By Deanna M. Green, 

A DGReview of :"Management of Cancer Pain in the Older Patient" Clinical Geriatrics

Doctor's Guide , September 3, 2003


A number of options are available for treatment of pain in elderly patients with cancer, depending upon the severity of pain and location of pain.

Pain is one of the most common and most feared symptoms of cancer, particularly in advanced disease. Elderly cancer patients have a greater propensity of developing cancer-related pain, yet they are the least likely to receive proper treatment.

Jane A. Driver, MD, and Robert I. Cohen, MD, at the Harvard Medical School, Boston, Massachusetts, reviewed the available treatment options for the management of pain in elderly cancer patients.

The authors support that analgesic agents should be chosen based on the severity of the patient's pain.

For mild pain, non-opioids such as acetaminophen or nonsteroidal anti-inflammatory drugs (NSAIDs) are recommended. Specifically, the COX-2 inhibitor NSAIDS are the best NSAID choice for elderly patients because of reduced gastrointestinal adverse events.

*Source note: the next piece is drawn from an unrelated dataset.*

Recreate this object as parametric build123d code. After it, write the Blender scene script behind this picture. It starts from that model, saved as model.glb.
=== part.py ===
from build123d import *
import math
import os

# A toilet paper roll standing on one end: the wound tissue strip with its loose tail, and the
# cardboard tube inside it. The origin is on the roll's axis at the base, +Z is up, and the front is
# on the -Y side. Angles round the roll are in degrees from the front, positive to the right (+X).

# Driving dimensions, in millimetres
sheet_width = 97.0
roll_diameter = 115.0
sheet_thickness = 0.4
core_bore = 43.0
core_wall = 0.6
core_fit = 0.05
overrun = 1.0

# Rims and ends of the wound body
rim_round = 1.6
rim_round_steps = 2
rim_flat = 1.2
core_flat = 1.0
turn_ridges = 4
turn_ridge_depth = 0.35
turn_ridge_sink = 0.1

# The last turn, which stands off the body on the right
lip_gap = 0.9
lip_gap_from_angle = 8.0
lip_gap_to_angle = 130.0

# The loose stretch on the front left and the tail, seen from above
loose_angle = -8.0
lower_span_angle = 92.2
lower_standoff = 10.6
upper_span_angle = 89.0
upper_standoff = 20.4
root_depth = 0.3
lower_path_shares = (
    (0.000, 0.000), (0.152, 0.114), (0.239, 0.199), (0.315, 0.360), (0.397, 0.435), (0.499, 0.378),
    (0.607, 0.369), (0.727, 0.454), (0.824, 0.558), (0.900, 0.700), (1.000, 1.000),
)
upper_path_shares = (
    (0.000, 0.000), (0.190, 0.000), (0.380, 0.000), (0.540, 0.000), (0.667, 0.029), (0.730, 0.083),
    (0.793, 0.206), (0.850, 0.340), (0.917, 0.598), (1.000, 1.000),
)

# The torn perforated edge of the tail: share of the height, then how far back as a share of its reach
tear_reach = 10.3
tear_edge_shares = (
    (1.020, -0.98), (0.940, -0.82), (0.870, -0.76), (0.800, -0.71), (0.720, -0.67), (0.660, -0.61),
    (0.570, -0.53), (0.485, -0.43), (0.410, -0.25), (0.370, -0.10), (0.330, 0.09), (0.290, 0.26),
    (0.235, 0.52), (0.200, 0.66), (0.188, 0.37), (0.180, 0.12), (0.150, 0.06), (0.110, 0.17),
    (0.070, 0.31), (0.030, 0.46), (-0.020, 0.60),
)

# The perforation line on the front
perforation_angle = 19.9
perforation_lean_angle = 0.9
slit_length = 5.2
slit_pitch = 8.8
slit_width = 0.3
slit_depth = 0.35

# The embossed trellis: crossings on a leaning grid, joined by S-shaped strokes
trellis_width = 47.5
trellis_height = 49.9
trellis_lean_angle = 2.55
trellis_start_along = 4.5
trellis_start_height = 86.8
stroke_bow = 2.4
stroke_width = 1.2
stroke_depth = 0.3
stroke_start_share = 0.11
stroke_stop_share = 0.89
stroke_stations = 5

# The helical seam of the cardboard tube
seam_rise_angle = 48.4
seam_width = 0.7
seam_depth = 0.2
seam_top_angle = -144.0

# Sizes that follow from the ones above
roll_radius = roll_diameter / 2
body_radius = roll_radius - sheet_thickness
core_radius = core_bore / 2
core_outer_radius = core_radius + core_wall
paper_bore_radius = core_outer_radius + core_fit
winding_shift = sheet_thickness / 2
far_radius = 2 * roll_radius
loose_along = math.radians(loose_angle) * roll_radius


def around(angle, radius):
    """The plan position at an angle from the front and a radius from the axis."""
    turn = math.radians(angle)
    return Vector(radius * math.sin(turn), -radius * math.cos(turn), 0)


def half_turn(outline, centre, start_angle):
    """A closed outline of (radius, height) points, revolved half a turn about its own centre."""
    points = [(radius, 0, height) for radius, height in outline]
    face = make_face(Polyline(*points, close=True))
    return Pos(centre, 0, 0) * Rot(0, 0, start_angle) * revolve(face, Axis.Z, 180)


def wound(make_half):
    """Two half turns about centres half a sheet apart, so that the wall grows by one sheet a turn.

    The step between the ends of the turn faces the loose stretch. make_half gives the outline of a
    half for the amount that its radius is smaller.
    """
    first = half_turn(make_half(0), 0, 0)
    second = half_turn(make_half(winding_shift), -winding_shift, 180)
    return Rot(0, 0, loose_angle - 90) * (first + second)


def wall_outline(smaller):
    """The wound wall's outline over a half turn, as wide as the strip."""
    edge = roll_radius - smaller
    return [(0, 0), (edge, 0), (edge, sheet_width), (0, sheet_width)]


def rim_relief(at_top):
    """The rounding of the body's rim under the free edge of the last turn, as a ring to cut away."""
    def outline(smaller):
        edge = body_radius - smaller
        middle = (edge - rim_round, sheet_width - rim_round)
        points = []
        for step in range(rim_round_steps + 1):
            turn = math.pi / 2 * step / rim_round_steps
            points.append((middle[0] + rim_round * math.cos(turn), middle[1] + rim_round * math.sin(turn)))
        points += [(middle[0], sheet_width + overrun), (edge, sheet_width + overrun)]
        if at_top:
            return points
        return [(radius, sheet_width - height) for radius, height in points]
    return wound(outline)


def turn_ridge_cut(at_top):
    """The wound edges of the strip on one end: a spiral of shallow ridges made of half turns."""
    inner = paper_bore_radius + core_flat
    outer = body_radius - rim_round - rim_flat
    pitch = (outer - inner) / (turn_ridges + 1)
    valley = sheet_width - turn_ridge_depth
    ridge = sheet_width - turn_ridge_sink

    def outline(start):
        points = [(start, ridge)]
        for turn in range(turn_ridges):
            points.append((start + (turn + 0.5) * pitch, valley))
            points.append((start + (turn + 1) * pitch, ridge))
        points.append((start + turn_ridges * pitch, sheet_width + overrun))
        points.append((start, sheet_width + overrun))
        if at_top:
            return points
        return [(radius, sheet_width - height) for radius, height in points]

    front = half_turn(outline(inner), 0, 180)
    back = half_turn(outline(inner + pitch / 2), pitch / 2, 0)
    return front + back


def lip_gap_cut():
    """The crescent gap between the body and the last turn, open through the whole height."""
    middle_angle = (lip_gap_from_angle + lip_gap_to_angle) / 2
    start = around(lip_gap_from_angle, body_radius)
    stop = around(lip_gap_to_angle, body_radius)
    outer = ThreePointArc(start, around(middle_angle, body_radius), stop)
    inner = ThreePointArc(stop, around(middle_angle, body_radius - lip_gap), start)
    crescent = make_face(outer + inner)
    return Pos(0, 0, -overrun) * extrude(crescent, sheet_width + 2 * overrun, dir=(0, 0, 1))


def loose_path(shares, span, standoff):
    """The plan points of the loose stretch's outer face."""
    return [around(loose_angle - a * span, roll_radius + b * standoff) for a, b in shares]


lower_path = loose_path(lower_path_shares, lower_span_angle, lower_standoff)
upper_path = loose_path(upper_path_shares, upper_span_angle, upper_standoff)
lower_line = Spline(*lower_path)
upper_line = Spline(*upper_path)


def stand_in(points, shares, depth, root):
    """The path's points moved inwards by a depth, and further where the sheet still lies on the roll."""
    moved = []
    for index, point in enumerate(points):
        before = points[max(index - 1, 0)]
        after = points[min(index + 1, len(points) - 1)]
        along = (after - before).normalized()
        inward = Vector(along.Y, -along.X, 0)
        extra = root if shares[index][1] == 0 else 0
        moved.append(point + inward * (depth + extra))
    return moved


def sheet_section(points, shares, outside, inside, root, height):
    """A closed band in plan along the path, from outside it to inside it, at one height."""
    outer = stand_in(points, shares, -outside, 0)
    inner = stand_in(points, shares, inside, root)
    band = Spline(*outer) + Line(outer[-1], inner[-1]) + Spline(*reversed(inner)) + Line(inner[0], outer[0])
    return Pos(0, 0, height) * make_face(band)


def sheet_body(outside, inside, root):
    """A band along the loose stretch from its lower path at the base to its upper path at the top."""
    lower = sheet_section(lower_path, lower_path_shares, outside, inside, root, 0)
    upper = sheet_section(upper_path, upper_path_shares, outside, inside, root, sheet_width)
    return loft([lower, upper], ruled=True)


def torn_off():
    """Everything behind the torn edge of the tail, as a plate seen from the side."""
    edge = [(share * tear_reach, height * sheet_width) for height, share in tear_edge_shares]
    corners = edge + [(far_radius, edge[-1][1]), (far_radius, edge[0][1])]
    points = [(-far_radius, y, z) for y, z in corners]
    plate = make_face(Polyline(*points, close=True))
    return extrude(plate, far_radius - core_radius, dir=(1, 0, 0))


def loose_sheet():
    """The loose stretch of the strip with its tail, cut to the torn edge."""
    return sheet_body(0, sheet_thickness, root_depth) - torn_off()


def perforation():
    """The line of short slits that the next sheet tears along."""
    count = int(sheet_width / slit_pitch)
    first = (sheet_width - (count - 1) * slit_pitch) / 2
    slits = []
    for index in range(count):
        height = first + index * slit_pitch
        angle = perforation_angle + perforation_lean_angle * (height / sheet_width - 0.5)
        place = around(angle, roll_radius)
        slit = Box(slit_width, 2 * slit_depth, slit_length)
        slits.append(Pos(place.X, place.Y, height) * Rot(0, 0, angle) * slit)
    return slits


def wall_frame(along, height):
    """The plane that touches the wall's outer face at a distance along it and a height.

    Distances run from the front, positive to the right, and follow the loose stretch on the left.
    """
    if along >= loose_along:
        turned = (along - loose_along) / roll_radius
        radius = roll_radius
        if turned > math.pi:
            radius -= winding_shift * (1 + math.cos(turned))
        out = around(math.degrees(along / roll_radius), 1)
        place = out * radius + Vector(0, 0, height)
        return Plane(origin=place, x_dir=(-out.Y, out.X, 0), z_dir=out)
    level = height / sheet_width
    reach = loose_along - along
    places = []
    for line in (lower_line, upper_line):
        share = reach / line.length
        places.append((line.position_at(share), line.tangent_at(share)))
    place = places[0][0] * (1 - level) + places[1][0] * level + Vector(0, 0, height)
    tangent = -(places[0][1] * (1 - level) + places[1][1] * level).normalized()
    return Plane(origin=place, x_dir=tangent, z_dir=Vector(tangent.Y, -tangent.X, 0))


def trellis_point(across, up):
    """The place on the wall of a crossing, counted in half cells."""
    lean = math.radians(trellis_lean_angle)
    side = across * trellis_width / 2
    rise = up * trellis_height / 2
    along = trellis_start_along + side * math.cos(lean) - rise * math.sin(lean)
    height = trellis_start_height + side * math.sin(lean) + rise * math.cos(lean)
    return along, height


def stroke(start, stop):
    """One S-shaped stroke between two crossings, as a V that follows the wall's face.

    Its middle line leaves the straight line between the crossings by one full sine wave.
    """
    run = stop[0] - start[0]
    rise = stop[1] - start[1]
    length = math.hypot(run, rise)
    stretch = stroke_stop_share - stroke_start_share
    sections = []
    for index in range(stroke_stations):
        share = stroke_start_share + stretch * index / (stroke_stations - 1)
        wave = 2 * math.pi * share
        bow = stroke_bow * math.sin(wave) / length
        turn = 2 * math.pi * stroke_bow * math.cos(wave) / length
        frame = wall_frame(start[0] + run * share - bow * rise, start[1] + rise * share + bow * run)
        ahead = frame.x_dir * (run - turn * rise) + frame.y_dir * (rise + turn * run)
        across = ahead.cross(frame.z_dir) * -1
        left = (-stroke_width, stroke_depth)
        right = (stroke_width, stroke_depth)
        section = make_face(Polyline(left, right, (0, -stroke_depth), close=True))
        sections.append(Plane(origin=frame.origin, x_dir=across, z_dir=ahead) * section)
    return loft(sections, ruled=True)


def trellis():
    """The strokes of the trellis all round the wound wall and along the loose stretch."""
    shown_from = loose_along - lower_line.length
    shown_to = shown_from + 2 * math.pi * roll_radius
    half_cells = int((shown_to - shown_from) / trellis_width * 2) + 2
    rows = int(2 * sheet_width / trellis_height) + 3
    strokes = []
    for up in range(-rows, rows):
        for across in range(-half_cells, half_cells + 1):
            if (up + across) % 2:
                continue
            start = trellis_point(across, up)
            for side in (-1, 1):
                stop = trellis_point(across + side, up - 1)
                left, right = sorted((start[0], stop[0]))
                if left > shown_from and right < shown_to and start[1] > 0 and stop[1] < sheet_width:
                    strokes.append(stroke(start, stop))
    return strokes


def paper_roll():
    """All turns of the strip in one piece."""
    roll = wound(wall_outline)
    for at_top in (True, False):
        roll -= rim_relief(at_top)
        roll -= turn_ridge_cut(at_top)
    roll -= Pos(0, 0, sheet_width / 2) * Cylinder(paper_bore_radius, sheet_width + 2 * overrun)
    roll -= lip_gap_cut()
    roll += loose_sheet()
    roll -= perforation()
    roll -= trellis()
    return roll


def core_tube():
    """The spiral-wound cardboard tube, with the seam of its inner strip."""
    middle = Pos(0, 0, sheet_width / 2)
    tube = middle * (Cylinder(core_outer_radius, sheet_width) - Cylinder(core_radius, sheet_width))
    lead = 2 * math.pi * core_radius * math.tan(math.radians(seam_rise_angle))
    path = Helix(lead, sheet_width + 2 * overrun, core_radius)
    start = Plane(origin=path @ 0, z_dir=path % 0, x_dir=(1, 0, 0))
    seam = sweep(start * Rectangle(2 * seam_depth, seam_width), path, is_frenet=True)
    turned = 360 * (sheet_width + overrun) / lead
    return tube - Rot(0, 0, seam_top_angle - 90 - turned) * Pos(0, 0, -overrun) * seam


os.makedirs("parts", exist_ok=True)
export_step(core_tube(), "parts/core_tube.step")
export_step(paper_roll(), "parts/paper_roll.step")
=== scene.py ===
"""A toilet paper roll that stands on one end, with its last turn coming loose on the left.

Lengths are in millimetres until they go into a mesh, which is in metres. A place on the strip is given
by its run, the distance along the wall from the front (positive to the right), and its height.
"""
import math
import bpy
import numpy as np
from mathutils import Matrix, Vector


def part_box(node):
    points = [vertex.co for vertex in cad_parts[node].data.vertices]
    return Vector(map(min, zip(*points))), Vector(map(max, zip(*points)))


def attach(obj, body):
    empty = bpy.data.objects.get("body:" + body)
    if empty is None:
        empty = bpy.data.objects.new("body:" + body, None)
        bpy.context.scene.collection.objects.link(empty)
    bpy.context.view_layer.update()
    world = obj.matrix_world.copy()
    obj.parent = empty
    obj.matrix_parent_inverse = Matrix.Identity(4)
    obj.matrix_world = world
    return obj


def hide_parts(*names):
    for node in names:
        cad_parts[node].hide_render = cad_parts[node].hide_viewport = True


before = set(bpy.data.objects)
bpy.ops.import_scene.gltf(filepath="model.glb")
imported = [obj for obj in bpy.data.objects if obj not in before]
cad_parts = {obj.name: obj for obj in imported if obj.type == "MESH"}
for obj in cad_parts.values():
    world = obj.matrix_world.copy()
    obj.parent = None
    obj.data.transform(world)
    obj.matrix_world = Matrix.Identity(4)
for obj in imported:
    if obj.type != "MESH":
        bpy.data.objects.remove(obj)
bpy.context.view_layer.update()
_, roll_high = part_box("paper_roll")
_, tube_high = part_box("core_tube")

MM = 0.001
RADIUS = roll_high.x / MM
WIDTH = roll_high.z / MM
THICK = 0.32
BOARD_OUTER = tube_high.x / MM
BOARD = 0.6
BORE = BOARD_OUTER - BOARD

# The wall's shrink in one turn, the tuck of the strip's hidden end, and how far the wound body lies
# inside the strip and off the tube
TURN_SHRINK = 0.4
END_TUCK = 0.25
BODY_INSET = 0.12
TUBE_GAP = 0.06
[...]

Moderate and severe pain is most often treated with opiates at low and high doses, respectively. Oxycodone and hydrocodone at low doses have proven very effective and well tolerated. Furthermore, Tramadol has shown similar efficacy to hydrocodone and is well tolerated.

For severe pain, oxycodone and hydromorphone are initially recommended. If stronger treatment is needed, methadone is the morphine of choice and should be used with caution.

Typical opiate-related side effects include constipation, nausea, pruritus, sedation, confusion, and urinary retention, which can each be concomitantly treated.

A number of options are also available for the treatment of cancer-related neuropathic and bone pain. Low-dose gabapentin is the first-line therapy used to effectively and safely treat painful neuropathies in the elderly. Other options include corticosteroids, levorphanol, and lidocaine.

Opioids, NSAIDs, and occasionally corticosteroids are most effective for bone pain. Bisphosphonates, including pamidronate and zoledronic acid, have also been shown to be effective in the prevention and treatment of cancer-related bone pain.

Patients in whom opioids cause excessive sedation and other intolerable side effects may also benefit from invasive anaesthetic techniques, such as epidural and spinal infusion catheters, which tend to be underutilised.

The authors recommend that "when a patient's pain does not respond to the drugs and dose ranges a clinician is comfortable prescribing, consultation of a pain specialist should be considered."

They further conclude that "general practitioners, geriatricians, and oncologists should feel comfortable reassuring patients that a diagnosis of cancer does not mean living and dying in pain."